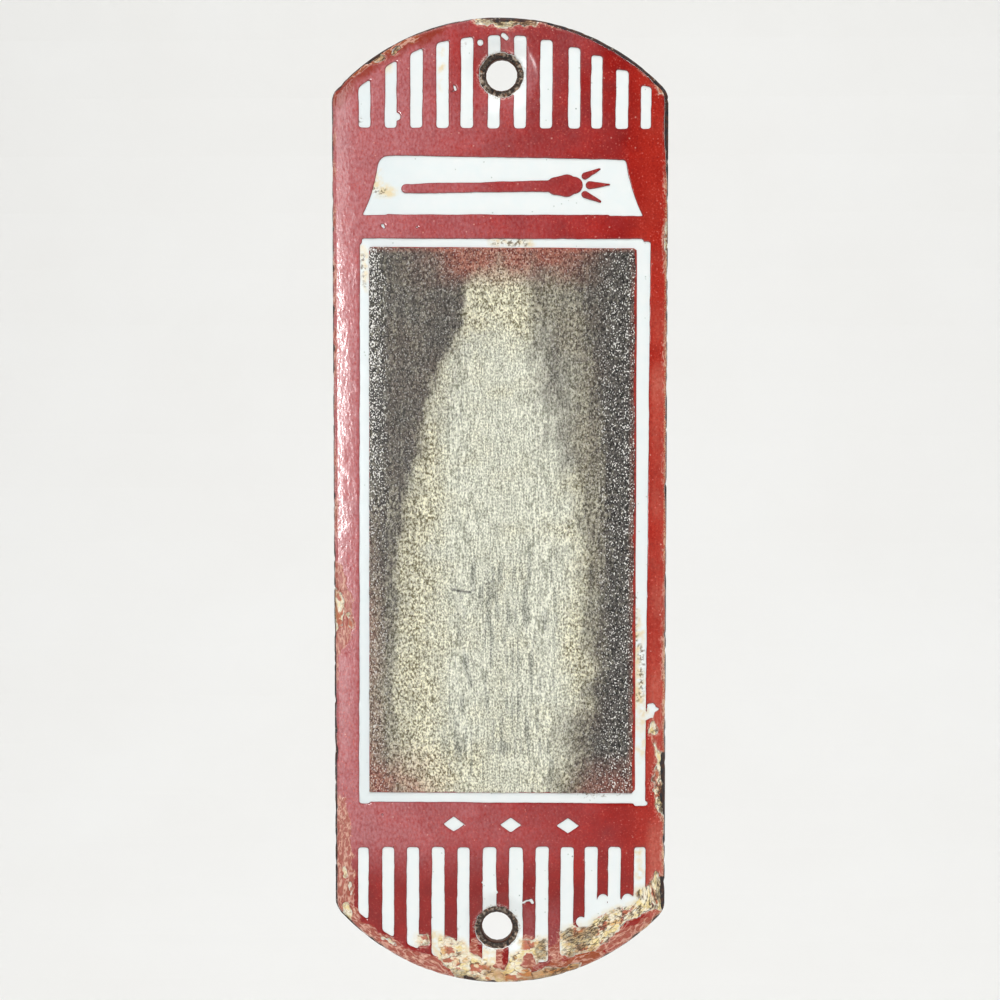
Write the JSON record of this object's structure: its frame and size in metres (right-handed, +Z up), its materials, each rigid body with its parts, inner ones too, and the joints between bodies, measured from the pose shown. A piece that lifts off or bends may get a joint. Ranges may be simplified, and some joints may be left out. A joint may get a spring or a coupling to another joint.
{
  "type": "match striker",
  "caption": "Wall-mounted match striker: an oblong enamelled iron plate with arched ends, striped borders, a blank label and a framed striking surface, fixed by a screw at each end.",
  "frame": {"origin": "centre of the plate's outline, on the plane of the wall that it hangs on", "axes": "+Z up along the plate, +X to the right as seen from the front, +Y into the wall; the face looks towards -Y"},
  "size_m": [0.044, 0.0038, 0.127],
  "materials": {
    "sheet_iron": "rusted where it is bare",
    "ground_enamel": "dark glossy vitreous ground enamel",
    "white_enamel": "glossy white vitreous enamel with fine specks",
    "red_enamel": "glossy red vitreous enamel, worn at the rim",
    "panel_enamel": "red vitreous enamel, rubbed dull",
    "striking_grit": "coarse fused grit, worn pale by matches"
  },
  "bodies": {
    "root": {"iron_plate": "sheet_iron", "ground_coat": "ground_enamel", "white_coat": "white_enamel", "red_coat": "red_enamel", "panel_coat": "panel_enamel", "striking_surface": "striking_grit"}
  },
  "joints": []
}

==================================================

Output all of the material, please, exactly as it stands.

• _Solved exercise_:
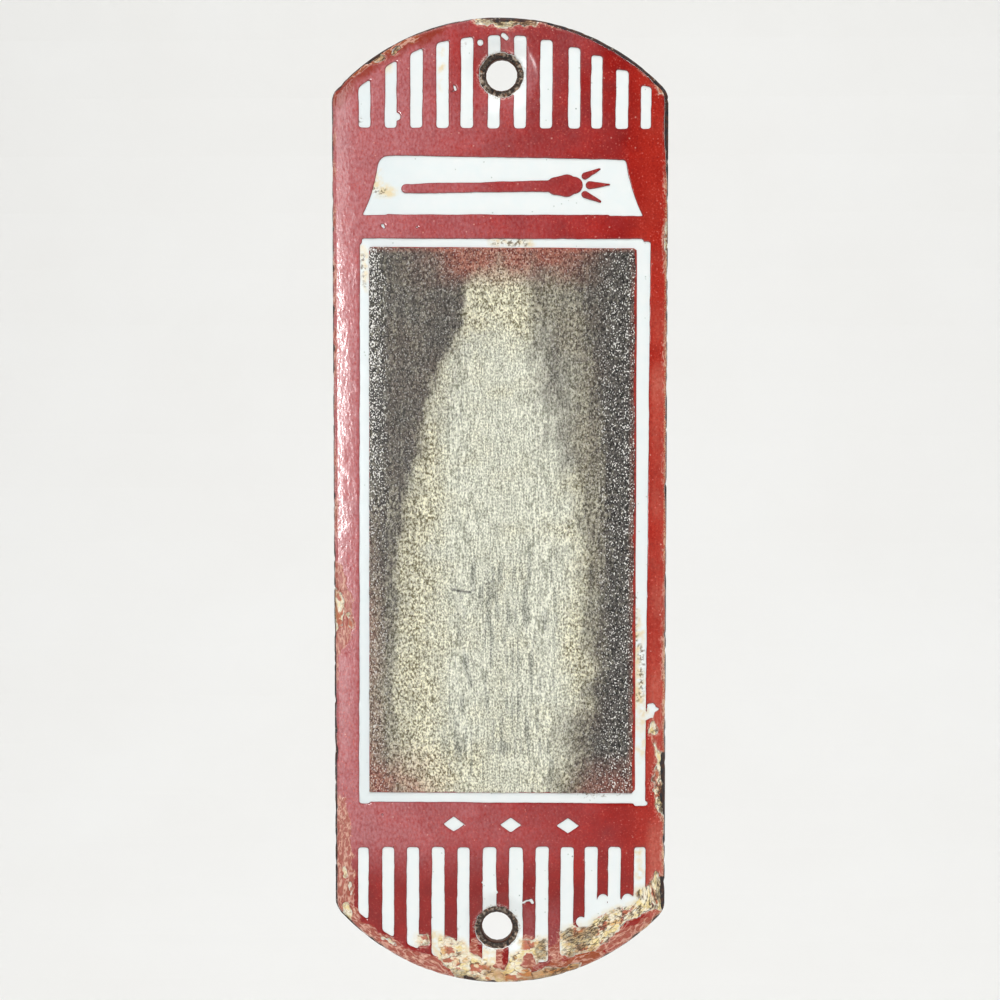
Write the JSON record of this object's structure: its frame and size in metres (right-handed, +Z up), its materials, each rigid body with its parts, inner ones too, and the joints between bodies, measured from the pose shown. A piece that lifts off or bends may get a joint. Ranges may be simplified, and some joints may be left out. A joint may get a spring or a coupling to another joint.
{
  "type": "match striker",
  "caption": "Wall-mounted match striker: an oblong enamelled iron plate with arched ends, striped borders, a blank label and a framed striking surface, fixed by a screw at each end.",
  "frame": {"origin": "centre of the plate's outline, on the plane of the wall that it hangs on", "axes": "+Z up along the plate, +X to the right as seen from the front, +Y into the wall; the face looks towards -Y"},
  "size_m": [0.044, 0.0038, 0.127],
  "materials": {
    "sheet_iron": "rusted where it is bare",
    "ground_enamel": "dark glossy vitreous ground enamel",
    "white_enamel": "glossy white vitreous enamel with fine specks",
    "red_enamel": "glossy red vitreous enamel, worn at the rim",
    "panel_enamel": "red vitreous enamel, rubbed dull",
    "striking_grit": "coarse fused grit, worn pale by matches"
  },
  "bodies": {
    "root": {"iron_plate": "sheet_iron", "ground_coat": "ground_enamel", "white_coat": "white_enamel", "red_coat": "red_enamel", "panel_coat": "panel_enamel", "striking_surface": "striking_grit"}
  },
  "joints": []
}